Readers of Mixed Moss will be aware of my theory that Miss Lee’s islands were actually based on the island of Nan’ao, which is off the city of Swatow/Shantou. There are some interesting files about Nan’ao in the Archives, which I have not yet read, but which have fairly full descriptions in the catalogue.

In 1844 Britons illegally living in Nan’ao to trade were ordered to evacuate (FO 682/1977/78, FO 682/1977/50, FO 682/1977/43) The last file states that Britons had built houses, roads and bridges in Nan’ao. So the bridge which impressed Captain Flint may have been built by Britons rather than Mr Lee. It is odd that they spent money on infrastructure, without any hope of revenue. This suggests a sizeable English settlement, but the fairly detailed account in the Nautical Magazine and Naval Chronicle of 1840 does not mention any English settlers.

FO 931/1031 of December 1849 reports on the trial of pirates arrested in the vicinity of Nan’ao. This shows that pirates operated near Nan’ao, and the authorities tried to stop them. This was a good reason for changing the business model from piracy to protection.

We can try to construct a timeline. All dates are rounded to the nearest ten years. Let us assume that the events of the book took place in 1930. From the drawing ‘Captain Flint recites his piece’, Miss Lee looks about 30, and was born in 1900. At that time Mr Lee was already ‘Olo Lee’ when the harbour master took up his job at exactly the same time. Presumably ‘Olo’ means ‘old’. Miss Lee went to Cambridge in about 1920, and returned home in her first year. Mr Lee died some time after, but allowing sufficient time for Miss Lee to learn the business and exercise her authority over the Taicoons.

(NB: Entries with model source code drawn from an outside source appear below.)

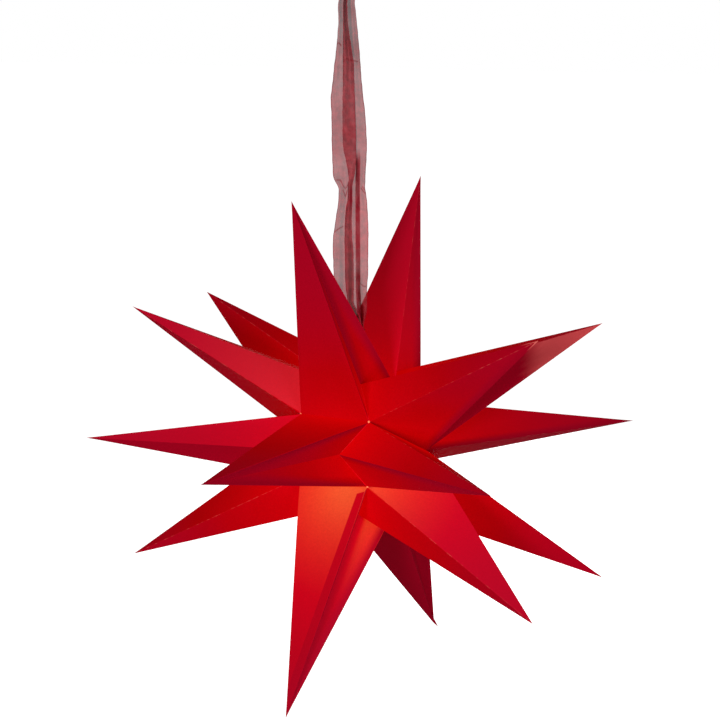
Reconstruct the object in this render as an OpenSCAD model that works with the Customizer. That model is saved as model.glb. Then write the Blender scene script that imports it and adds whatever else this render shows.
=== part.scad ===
// Hanging paper advent star: six columns of three hollow spikes round a level
// axis, glued up from twelve folded card leaves and tied at the top seam with
// an organza ribbon. The axis lies along X, Z is up, and the origin is the
// point inside the hanging loop that rests on the hook.

/* [Spikes] */
// Distance from the star's centre to the tip of a middle-ring spike
middle_tip_r = 300; // [240:5:340]
// Distance from the axis to the tip of a side-ring spike
side_tip_r = 160; // [130:2:190]
// Distance along the axis from the centre to the side-ring tips
side_tip_x = 242; // [200:2:280]
// Distance from the axis to the corners where four spikes meet
corner_r = 67; // [60:1:72]
// Distance along the axis from the centre to those corners
corner_x = 41.5; // [34:0.5:50]
// Distance from the axis to the notch between a middle and a side spike
notch_r = 79; // [75:1:86]
// Distance along the axis from the centre to that notch
notch_x = 19.5; // [14:0.5:26]
// Distance along the axis from the centre to the poles of the star
pole_x = 78; // [66:1:90]

/* [Hang of the card] */
// Angle by which the ribbon draws each top middle spike to the seam
top_draw = 4.5; // [0:0.5:7]
// The same for the top side spikes, which lag behind
top_draw_side = 2; // [0:0.5:7]
// Angle by which the front and back columns rise with the drawn seam
waist_lift = 4.5; // [0:0.5:7]
// Angle by which the two lowest middle spikes are spread apart
bottom_spread = 2.5; // [0:0.5:6]
// The same for the lowest side spikes
bottom_spread_side = 1.5; // [0:0.5:6]
// Share of the small lean that handling has left in each spike, 1 as found
handled = 1; // [0:0.1:1.2]

/* [Card] */
// Thickness of the card
card_t = 0.4; // [0.3:0.05:0.6]
// Radius of the die-cut relief hole where the folds meet at a corner
relief_r = 1.2; // [0.8:0.1:2]
// Diameter of the punched ribbon hole in each cover leaf
ribbon_hole_d = 9; // [7:0.5:12]
// Distance of that hole's centre from the top seam
ribbon_hole_up = 12; // [9:0.5:18]

/* [Ribbon] */
// Width of the organza ribbon lying flat
ribbon_w = 25; // [20:1:28]
// Thickness of one layer of ribbon as modelled
ribbon_t = 0.5; // [0.4:0.1:0.8]
// Height of the lower knot's centre above the star's centre
low_knot_z = 116; // [106:1:124]
// Height of the upper knot's centre above the star's centre
top_knot_z = 515; // [505:1:530]
// Radius of the knots
knot_r = 7; // [6:0.5:8]
// Height of the hanging loop above the upper knot's centre
loop_h = 58; // [50:1:66]
// Width across the inside of the hanging loop at its top
loop_w = 20; // [18:1:24]
// Width of the ribbon gathered in the hanging loop
loop_band_w = 14; // [12:1:16]
// Width of the ribbon gathered in the tie through the punched holes
tie_w = 6; // [5:0.5:6.5]
// Thickness of the ribbon gathered in that tie
tie_t = 1.2; // [1:0.1:1.6]
// Gap that keeps the tie off the card
tie_gap = 0.3; // [0.2:0.05:0.5]
// Turn of the hanging strands about the vertical
strand_turn = 30; // [0:5:45]
// Distance between the middles of the two hanging strands
strand_gap = 3; // [2:0.5:5]

/* [Hidden] */

card_red = "crimson";
columns = 6;
hang_z = top_knot_z + loop_h;

// Ring angle of each column's middle spike, from the front over the top
middle_angle = [waist_lift, 60 + top_draw, 120 - top_draw, 180 - waist_lift,
    240 - bottom_spread, 300 + bottom_spread];
// Ring angle of each column's two side spikes
side_angle = [waist_lift, 60 + top_draw_side, 120 - top_draw_side, 180 - waist_lift,
    240 - bottom_spread_side, 300 + bottom_spread_side];

// Lean of each spike's tip: angle round the axis, way along it and way out
middle_lean = handled * [[0.1, 1, -1], [0.2, 0, 0.5], [0.6, 1, 1], [0, 0, 0], [0, -2, -1.5], [-0.2, 0, 1.5]];
left_lean = handled * [[0, -1.5, 0.5], [-0.2, 1.5, -1], [1.4, -6, -7.5], [0, 0, 0], [0, 0, 0], [1.1, -1, -0.5]];
right_lean = handled * [[-1.2, -6, 1.5], [0.7, 0, 0.5], [2.7, -1, -3.5], [-1.2, 0.5, 0], [0.6, 1.5, 0.5],
    [-0.8, -0.5, 2]];

// Column of each leaf, and the side of the column that it makes, in the order
// in which the leaves lie in the folded stack, from one cover to the other
leaf_column = [1, 1, 0, 0, 5, 5, 4, 4, 3, 3, 2, 2];
leaf_half = [1, -1, 1, -1, 1, -1, 1, -1, 1, -1, 1, -1];

// Points of the folded surface. side is -1 or 1, the end of the axis.
function ring(x, r, angle) = [x, -r * cos(angle), r * sin(angle)];
function boundary_angle(j) = let (a = middle_angle[j], b = middle_angle[(j + 1) % columns])
    (a + b + (b < a ? 360 : 0)) / 2;
function pole(side) = [side * pole_x, 0, 0];
function side_tip(k, side) = let (lean = side < 0 ? left_lean[k] : right_lean[k])
    ring(side * side_tip_x + lean[1], side_tip_r + lean[2], side_angle[k] + lean[0]);
function notch(k, side) = ring(side * notch_x, notch_r, middle_angle[k]);
function middle_tip(k) = let (lean = middle_lean[k])
    ring(lean[1], middle_tip_r + lean[2], middle_angle[k] + lean[0]);
function corner(j, side) = ring(side * corner_x, corner_r, boundary_angle(j));
// The boundary, counted from 0, that the half leaf reaches from its column
function bound(k, half) = (half > 0 ? k : k + columns - 1) % columns;

// Unit vector, and the normal of a facet that looks away from the centre
function unit(v) = v / norm(v);
function outward(a, b, c) = let (n = unit(cross(b - a, c - a))) n * a > 0 ? n : -n;

// Outward normals of the facets of one half leaf that meet at each point
function pole_facet(k, h, s) = outward(pole(s), side_tip(k, s), corner(bound(k, h), s));
function crest_facet(k, h, s) = outward(side_tip(k, s), notch(k, s), corner(bound(k, h), s));
function flank_facet(k, h, s) = outward(notch(k, s), middle_tip(k), corner(bound(k, h), s));
function broad_facet(k, h) = outward(middle_tip(k), corner(bound(k, h), -1), corner(bound(k, h), 1));

// The point that lies one card thickness behind all the facets that meet at p,
// as nearly as one point can: the least-squares solution of n * d = 1
function sum(list, i = 0) = i == len(list) - 1 ? list[i] : list[i] + sum(list, i + 1);
function behind(p, normals) = let (
        b = sum(normals),
        cx = sum([for (n = normals) n * n[0]]),
        cy = sum([for (n = normals) n * n[1]]),
        cz = sum([for (n = normals) n * n[2]]),
        det = cx * cross(cy, cz))
    p - card_t * [b * cross(cy, cz), cx * cross(b, cz), cx * cross(cy, b)] / det;

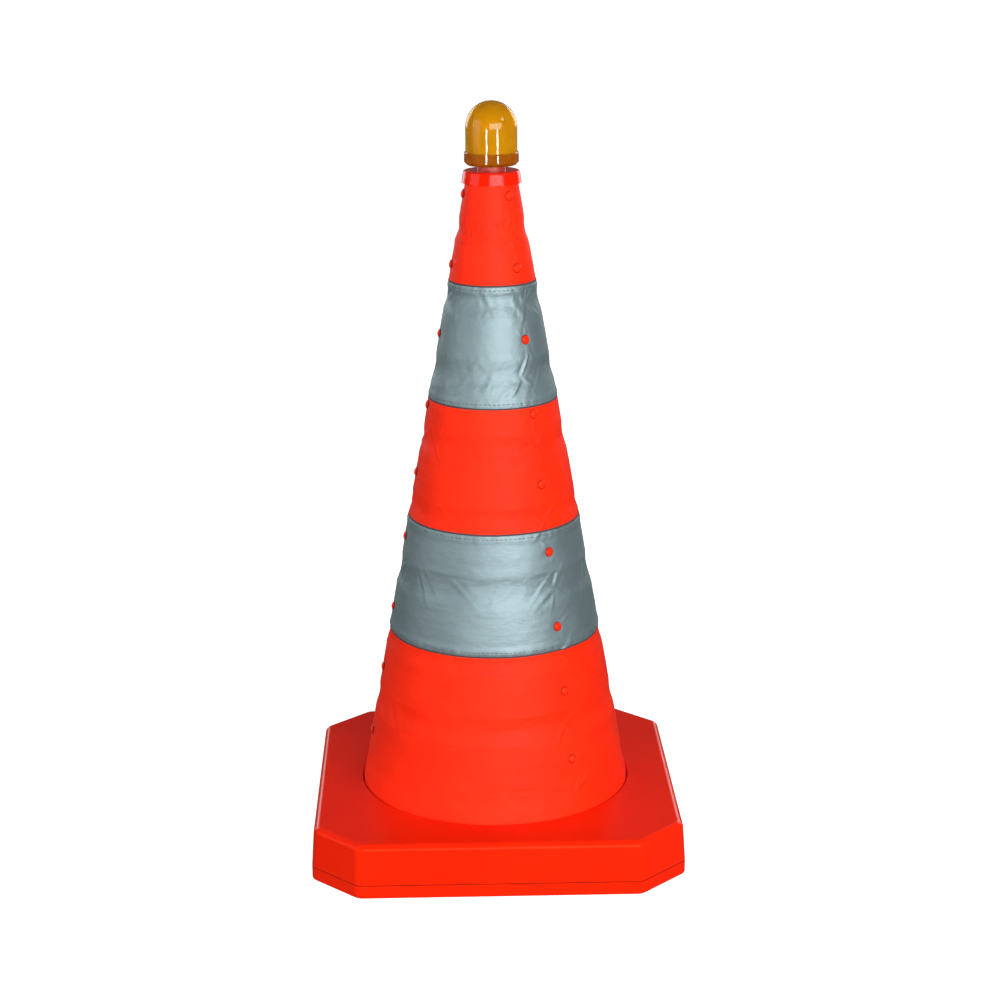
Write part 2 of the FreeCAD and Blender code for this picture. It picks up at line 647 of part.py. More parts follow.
def quarter_arc(radius):
    """Quarter circle of the dome, from the side wall at the shoulder to the axis."""
    reach = radius * math.sqrt(0.5)
    start = FreeCAD.Vector(radius, 0, LENS_SHOULDER)
    half_way = FreeCAD.Vector(reach, 0, LENS_SHOULDER + reach)
    return Part.Arc(start, half_way, FreeCAD.Vector(0, 0, LENS_SHOULDER + radius)).toShape()


def make_switch_wiper():
    """Contact block inside the lens, which meets the board's edge when the lens is turned."""
    block = tube(LENS_RADIUS - LENS_WALL - 0.1, BOARD_RADIUS + 1.0, LENS_LEDGE_TOP + 1.2, LENS_LEDGE_TOP + 4.2)
    wedge = Part.makeBox(30, 5, 20, FreeCAD.Vector(0, -2.5, LENS_LEDGE_TOP - 5))
    return block.common(wedge)


# ---------------------------------------------------------------- write the nodes

os.makedirs("parts", exist_ok=True)

save("base_shell", make_base_shell())
save("base_tray", make_base_tray())
save("base_feet", make_base_feet())
save("tray_screws", make_tray_screws())
save("hem_hoop", make_hem_hoop())
save("hem_screws", make_hem_screws())
save("lift_spring", make_lift_spring())

save(PANEL_NAMES[0], make_bottom_panel())
for name, low, high in zip(PANEL_NAMES[1:], SEAM_HEIGHTS, SEAM_HEIGHTS[1:] + (SLEEVE_TOP,)):
    save(name, make_sleeve_panel(low, high))

for number, rivet_height in enumerate(RIVET_HEIGHTS, start=1):
    save("support_ring_%d" % number, make_support_ring(rivet_height))
    save("ring_%d_rivets" % number, make_rivets(rivet_height))

save("head_socket", make_head_socket())
save("head_collar", make_head_collar())
save("head_rivets", make_rivets(HEAD_RIVET_HEIGHT))

save("lamp_housing", make_lamp_housing())
save("lamp_grip_ring", make_lamp_grip_ring())
save("lamp_seal", make_lamp_seal())
save("battery_cap", make_battery_cap())
save("battery_cells", make_battery_cells())
save("battery_springs", make_battery_springs())
save("contact_plate", make_contact_plate())
save("led_board", make_led_board())
save("leds", make_leds())
save("flasher_chip", make_flasher_chip())
save("lens", make_lens())
save("switch_wiper", make_switch_wiper())
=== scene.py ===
import json
import math

import bpy
import numpy as np
from mathutils import Matrix, Vector


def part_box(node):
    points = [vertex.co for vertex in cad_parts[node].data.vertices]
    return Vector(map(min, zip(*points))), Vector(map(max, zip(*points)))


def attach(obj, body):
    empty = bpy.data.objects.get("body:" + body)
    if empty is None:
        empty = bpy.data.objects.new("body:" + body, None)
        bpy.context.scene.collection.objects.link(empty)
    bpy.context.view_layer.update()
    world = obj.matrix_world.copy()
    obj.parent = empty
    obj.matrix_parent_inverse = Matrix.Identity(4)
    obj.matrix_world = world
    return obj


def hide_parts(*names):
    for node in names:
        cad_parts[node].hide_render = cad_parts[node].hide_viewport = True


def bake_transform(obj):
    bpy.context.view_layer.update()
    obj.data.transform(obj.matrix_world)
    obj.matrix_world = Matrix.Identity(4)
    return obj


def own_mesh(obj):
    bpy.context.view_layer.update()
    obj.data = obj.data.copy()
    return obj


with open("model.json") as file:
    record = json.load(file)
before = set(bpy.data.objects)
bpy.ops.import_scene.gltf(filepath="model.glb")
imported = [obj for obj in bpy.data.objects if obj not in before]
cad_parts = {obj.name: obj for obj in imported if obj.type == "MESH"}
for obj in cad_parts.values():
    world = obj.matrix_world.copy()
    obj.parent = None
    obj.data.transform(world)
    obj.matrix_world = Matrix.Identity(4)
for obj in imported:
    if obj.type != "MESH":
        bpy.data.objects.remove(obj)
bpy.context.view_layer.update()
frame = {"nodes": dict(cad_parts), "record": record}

MM = 0.001
FULL_TURN = 2 * math.pi
RANDOM = np.random.default_rng(7)

# ---------------------------------------------------------------- sizes, from the frame

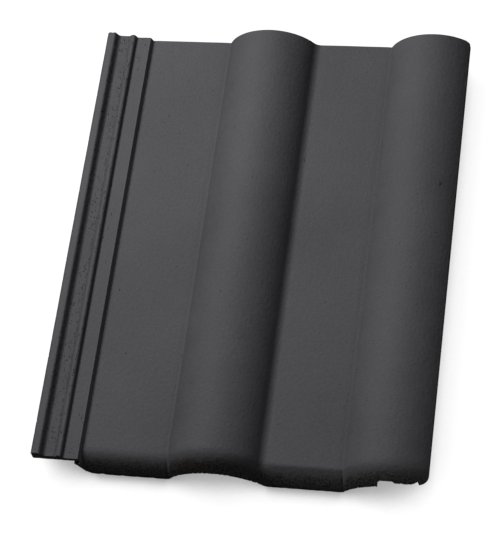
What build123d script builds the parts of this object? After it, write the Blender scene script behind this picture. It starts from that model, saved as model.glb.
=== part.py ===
from build123d import *
from math import sqrt
import os

# Interlocking roof tile with two hollow rolls, pressed from concrete in one piece.
# Millimetres. While it is drawn, X is measured from the left edge, Y from the nose
# towards the head, and Z from the top of the pans. At the end the tile is set down
# on its nose and nibs, with the origin under the middle of its outline.

# Laying sizes: the next tile starts one cover width along and is overlapped by the side lap
tile_length = 418.0
cover_width = 300.0
side_lap = 38.5
body_thickness = 12.5

# Rolls: the last crest stands this far past the edge of the next tile
roll_count = 2
last_crest_past = 6.5
roll_rise = 24.8
roll_chord = 80.6
foot_radius = 8.0
hollow_chord = 75.0
hollow_foot_radius = 4.0

# Side lock along the left edge, from the outside in: rib, channel, rib, band, step
outer_face_height = 10.1
outer_rib_height = 13.6
outer_rib_crown = 4.7
outer_rib_shoulder = 8.1
outer_rib_width = 11.0
channel_height = 7.4
channel_width = 9.6
inner_rib_height = 9.8
inner_rib_rise = 2.7
inner_rib_top = 2.9
inner_rib_fall = 1.5
band_height = 5.3
band_width = 12.8
step_run = 1.6
outer_shoulder_radius = 2.2
channel_radius = 3.0
crease_radius = 0.6
inner_shoulder_radius = 2.2
band_edge_radius = 0.6
lock_underside = 1.0
lock_edge_chamfer = 1.0

# Overlock under the last roll, which covers the next tile's side lock
lock_clearance = 1.2
lip_width = 7.5
lip_edge_radius = 1.5

# Nose: the tail is deeper than the body and its top edge is rounded over
nose_depth = 24.0
nose_land = 16.0
nose_ramp = 10.0
nose_round_run = 13.0
nose_round_drop = 10.5
nose_round_bulge = 1.6
nose_lap_clearance = 1.5
nose_left_tuck = 2.0
nose_left_lean = 8.3
nose_left_radius = 13.0
nose_foot_radius = 6.0
nose_right_gap = 3.9
nose_core_share = 0.5
lock_tail_setback = 2.5
overlock_tail_setback = 1.0
tail_corner_radius = 10.0

# Weather bars across the underside behind the nose
weather_bar_count = 2
weather_bar_start = 58.0
weather_bar_pitch = 26.0
weather_bar_width = 8.0
weather_bar_drop = 3.5

# Nibs that hang the tile on its batten
nib_root_width = 38.0
nib_root_depth = 21.0
nib_tip_width = 30.0
nib_tip_depth = 13.0
nib_face_setback = 40.0
nib_edge_radius = 2.0

# Depth by which one shape is let into another before they are joined
let_in = 1.0


# Places that follow from the sizes
tile_width = cover_width + side_lap
roll_pitch = cover_width / roll_count
last_crest = cover_width + last_crest_past
crests = [last_crest - i * roll_pitch for i in reversed(range(roll_count))]
roll_half = roll_chord / 2
hollow_half = hollow_chord / 2
nose_half = roll_half + nose_lap_clearance
channel_end = outer_rib_width + channel_width
inner_rib_start = channel_end + inner_rib_rise
inner_rib_end = inner_rib_start + inner_rib_top
band_start = inner_rib_end + inner_rib_fall
band_end = band_start + band_width
pan_start = band_end + step_run
nose_left = side_lap - nose_left_tuck
nose_right = cover_width - nose_right_gap


def arc_radius(half_chord):
    return (half_chord ** 2 + roll_rise ** 2) / (2 * roll_rise)


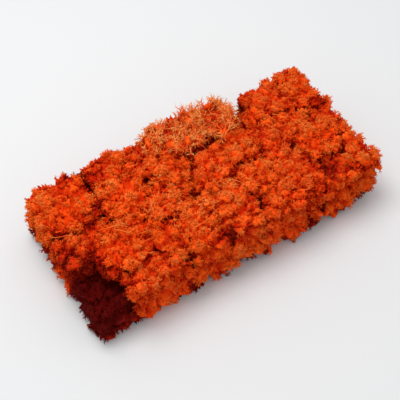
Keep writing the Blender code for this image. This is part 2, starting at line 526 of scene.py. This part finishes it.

We now have to decide what is meant by old and very old. Very old means say 70 or 80. If 70, then Mr Lee was born around 1850 and was 50 in 1900. Mr Lee was a very little boy when he was captured by the Dragon Island pirates, say in 1860. People would still remember the arrest of the pirates in 1849, and doubtless the authorities continued their efforts to control piracy. Mr Lee’s move into protection after he became Taicoon was therefore very wise.

Mr Lee’s junk sailed from Foochow (modern Fuzhou), which is perhaps where his family lived. Fuzhou is about 250 miles from Swatow/Shantou as the crow flies, at the other end of the Taiwan Strait. It seems odd that Mr Lee did not visit his family after he became Taicoon, but this would have interfered with the plot.

If Mr Lee became a father for the first time at the age of 50, and his wife died some time afterwards, then we can begin to get an idea of the bond between father and daughter. Clearly it was a foregone conclusion that she would succeed him. It must have been a great wrench to send her away for education, first to Hong Kong and then to Cambridge.